Brought to Anguilla as slaves, the people of the island had once been regarded as property, and in the mind of colonial administrators that notion seemed hard to shake off, she continued. Having decided that Anguilla’s Constitution needed to be modernized, the United Kingdom wanted to dictate its terms. However, the people of the Territory had the right to select their constitutional status, and colonialism was no longer acceptable. Anguillans demanded the right to constitutionally advance to full internal self-government in a status of association with another independent country.
WALTON BROWN, JR., Representative of the Premier of Bermuda, said that a full measure of self-determination had not been achieved in Bermuda. As a result of a boycott, the outcome of the 1995 referendum could not be considered a legitimate decision by the people of the Territory. A set of criteria needed to be in place prior to making a decision on de-listing, including the need for an explicit decision by the Territory for a particular constitutional option, as well as the requirement for the population of an administered Territory to have full political rights. Since 1999, there had been a devolution of power in the Overseas Territories, including in Bermuda, back to the Administering Power. The Government of the United Kingdom should adhere to its obligations under the United Nations Charter to move the colonies to self-government.
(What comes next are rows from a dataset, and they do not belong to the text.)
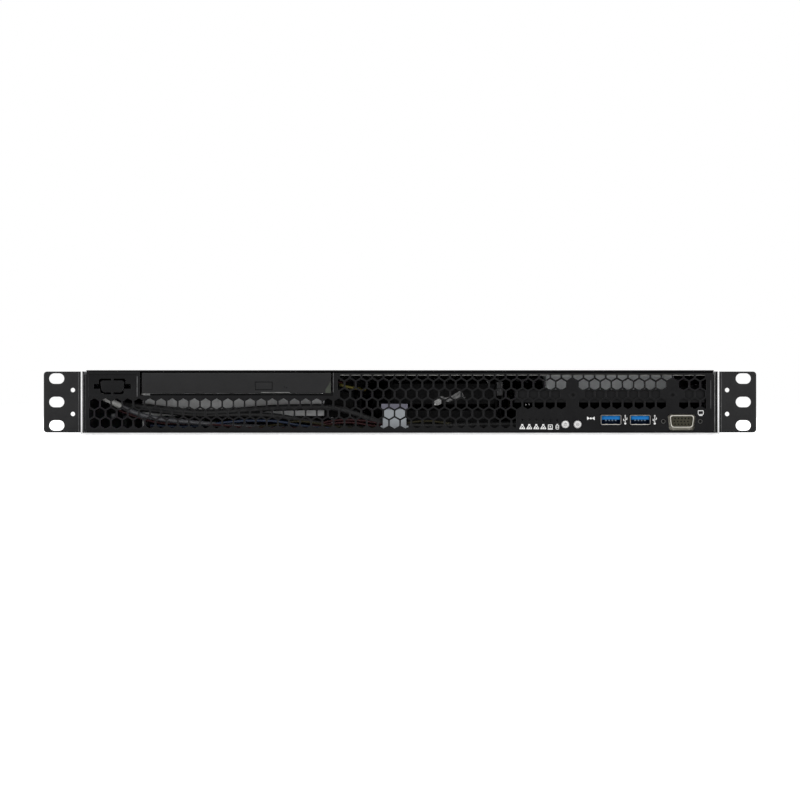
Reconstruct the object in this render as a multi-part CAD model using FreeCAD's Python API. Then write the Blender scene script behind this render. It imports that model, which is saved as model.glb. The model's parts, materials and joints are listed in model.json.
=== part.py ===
"""A short-depth 1U rack server, as separate pieces in millimetres.

The front faces -Y and +Z is up. The origin is the middle of the underside of the whole box.
Each node is written to parts/NODE.step.
"""

import FreeCAD, Part
import math
import os

V = FreeCAD.Vector

# ---- rack standard and case -------------------------------------------------------------
LEFT_BAY = 40.2
MIDDLE_BAY = 124.4
BAY_GAP = 5.8
PAN_SHEET = 1.0
PAN_BEND = 0.6
COVER_SHEET = 0.8
FRONT_REACH = 1.0
KNOB_REACH = 8.0
SEAT_GAP = 0.2
RUN_GAP = 0.3
SAME_POINT = 1e-6
SHARP = 0.0
SMALL_SIDES = 10
DUCT_SIDES = 16
DISC_SIDES = 24

# ---- rack ears --------------------------------------------------------------------------
EAR_REACH = 26.3
EAR_SHEET = 2.0
EAR_BEND = 1.0
EAR_HEIGHT = 41.3
EAR_LEG = 46.0
EAR_CORNER = 2.3
SLOT_EDGE = 8.75
SLOT_PITCH = 15.875
SLOT_LENGTH = 10.3
SLOT_HEIGHT = 7.1
HANDLE_HOLE_OFFSET = 6.6
HANDLE_HOLE_SPACING = 16.2
HANDLE_HOLE_R = 1.5
EAR_MID = 21.85
EAR_SCREW_Y = (14.0, 36.0)
EAR_SCREW_HEAD_R = 2.8
EAR_SCREW_HEAD = 1.4
EAR_SCREW_R = 1.5
SCREW_FIT = 0.05

# ---- front panel ------------------------------------------------------------------------
PANEL_SHEET = 1.2
PANEL_BEND = 0.3
PANEL_TOP_GAP = 0.7
PANEL_FLANGE = 12.0
PANEL_FOOT = 6.0
PANEL_SIDE_GAP = 0.2
HEX_FLATS = 6.4
HEX_PITCH = 7.53
HEX_FIRST_OFFSET = 8.0
HEX_FIRST_Z = 7.59
VENT_LEFT_MARGIN = 4.3
VENT_RIGHT_MARGIN = 7.6
VENT_LAP = 0.9
VENT_UPPER_GAP = 3.165
VENT_TOP_GAP = 2.3
VENT_MIN_AREA = 2.0
POCKET_DEPTH = 0.4
POCKET_LEFT_MARGIN = 4.0
POCKET_RIGHT_GAP = 3.4
POCKET_LOW = 25.3
POCKET_HIGH = 40.6
KNOCKOUT_OFFSET = 20.1
KNOCKOUT_Z = 32.4
KNOCKOUT_WIDTH = 18.6
KNOCKOUT_HEIGHT = 10.5
KNOCKOUT_SLIT = 1.2
KNOCKOUT_WING = 4.5
KNOCKOUT_WING_HEIGHT = 3.2
KNOCKOUT_TAB = 1.4

# ---- optical drive ----------------------------------------------------------------------
ODD_WIDTH = 128.1
ODD_CASE_HEIGHT = 12.7
ODD_CASE_DEPTH = 124.0
ODD_CASE_SHEET = 0.6
ODD_OPENING_GAP = 1.4
BEZEL_TOP_GAP = 1.0
BEZEL_DROP = 0.6
BEZEL_HEIGHT = 13.9
BEZEL_PROUD = 0.6
BEZEL_THICK = 4.0
BEZEL_LIP = 1.0
BEZEL_LIP_FROM_RIGHT = 37.75
BEZEL_LIP_LENGTH = 20.0
TRAY_CLEAR = 0.4
TRAY_BACK_GAP = 4.0
TRAY_HEIGHT = 9.6
DISC_R = 60.6
DISC_RECESS = 2.6
DISC_OFFSET = 1.0
HUB_R = 7.5
HUB_HEIGHT = 2.0
HUB_SHAFT_R = 2.5
HUB_SHAFT = 4.5
SHAFT_FIT = 0.05
EJECT_FROM_RIGHT = 45.6
EJECT_RISE = 5.0
EJECT_WIDTH = 11.2
EJECT_HEIGHT = 4.9
EJECT_STEM = 1.4
EJECT_FOOT = 1.2
EJECT_ROOM = 4.0
EJECT_ROOF = 0.8
BRACKET_SHEET = 1.0
BRACKET_OVERHANG = 0.7
BRACKET_FOOT = 14.0
BRACKET_FACE_BACK = 14.0
BRACKET_FACE_LOW = 12.4
BRACKET_TABLE_BACK = 20.0

# ---- front port group -------------------------------------------------------------------
BOARD_THICK = 1.6
PORT_BOARD_TOP = 3.85
PORT_BOARD_INSET = 1.3
PORT_BOARD_OVERHANG = 0.4
PORT_BOARD_DEPTH = 42.0
PORT_BOARD_FRONT = 1.6
SPACER_INSET = 5.0
SPACER_FRONT = 16.0
LAMP_BAR_LEFT = 2.0
LAMP_BAR_RIGHT = 1.0
LAMP_BAR_DEPTH = 3.4
LAMP_BAR_RISE = 1.4
LED_EDGE = 5.1
LED_Z = 9.3
LED_PITCH = 4.75
LED_COUNT = 6
LED_R = 0.75
LED_SIDES = 6
BUTTON_FROM_LED = 5.45
BUTTON_PITCH = 8.3
BUTTON_Z = 6.65
BUTTON_R = 2.5
BUTTON_SIDES = 12
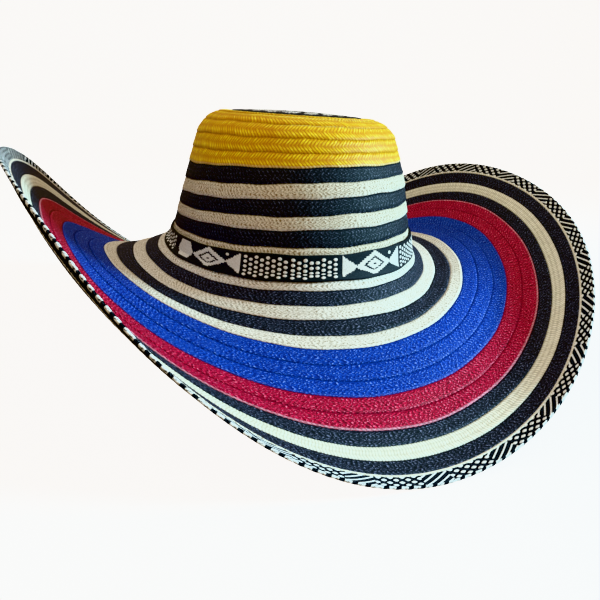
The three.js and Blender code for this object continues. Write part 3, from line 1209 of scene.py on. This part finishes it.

He also had concerns regarding the Territories’ ability to make a free decision regarding the Constitution. There had been some attempts by the United Kingdom to insist on the superiority of a referendum, but the matter was for the people of Bermuda to decide. On the granting of full British citizenship to all people of the Overseas Territories, he said that that decision was an extension of a privilege to individuals. It did not alter the constitutional relationship between the Administering Power and the Territory.
He also spoke about the challenges to Bermuda’s financial services sector, where the United Kingdom sought to ensure adherence to international standards. “We manage our affairs very well, we have a track record of success and prudence in the management of our financial services sector,” he said, expressing concern that the United Kingdom sought to assert its power in that area. The reference to colonies had changed over the years to dependent Territories and later to Overseas Territories. However, the change in the name did not change the relationship of dominance and subordination. He asked the Special Committee to be actively engaged with Non-Self-Governing Territories and Administering Powers to find a genuine decision on self-government.
“Not one man, not one woman, not one child of the British Virgin Islands wants to live in a country that is a colony,” said VERNON MALONE, Representative of the Premier of the British Virgin Islands. However, before seeking to pursue the goal of independence, the main focus should be on achieving a sound economy. He shared the previous speaker’s concern on the issue of citizenship and believed that the United Kingdom Government needed to look at some other serious issues, as well. For instance, an “at-large” system had been introduced in the British Virgin Islands some years ago, under which each voter would have four “at large” votes in addition to their constituency vote. However, there had been no effort by the United Kingdom to explain how the system would work and how it should operate in tandem with the district system.
Another area of grave concern to his Government and people related to the fact that political appointments, dismissals, promotion and discipline were in the hands of the Governor, he continued. “What happens if you have a Governor who is not cooperating with elected members?” he asked. The situation made it difficult for the elected members to carry out their responsibilities to the people. Serious consideration should be given to addressing that issue.
LOWELL LEWIS, Chief Minister of Montserrat, related the Territory’s unique experience as the only non-independent full founder member of CARICOM and the Organization of Eastern Caribbean States, and said that Montserrat expected the United Kingdom to fulfil its responsibility to ensure good governance in its Territories, while preparing them for eventual self-determination. It was with that in mind that Montserrat was working to enact legislation for integrity in public life and modernizing its Constitution. It would be up to the people of Montserrat to decide when to make the next step, but some believed that it was natural for the people to aspire to political maturity and administrative capacity to interact with their regional partners in an equal way. Montserrat should now embark on a programme and timetable to achieve that by 2015.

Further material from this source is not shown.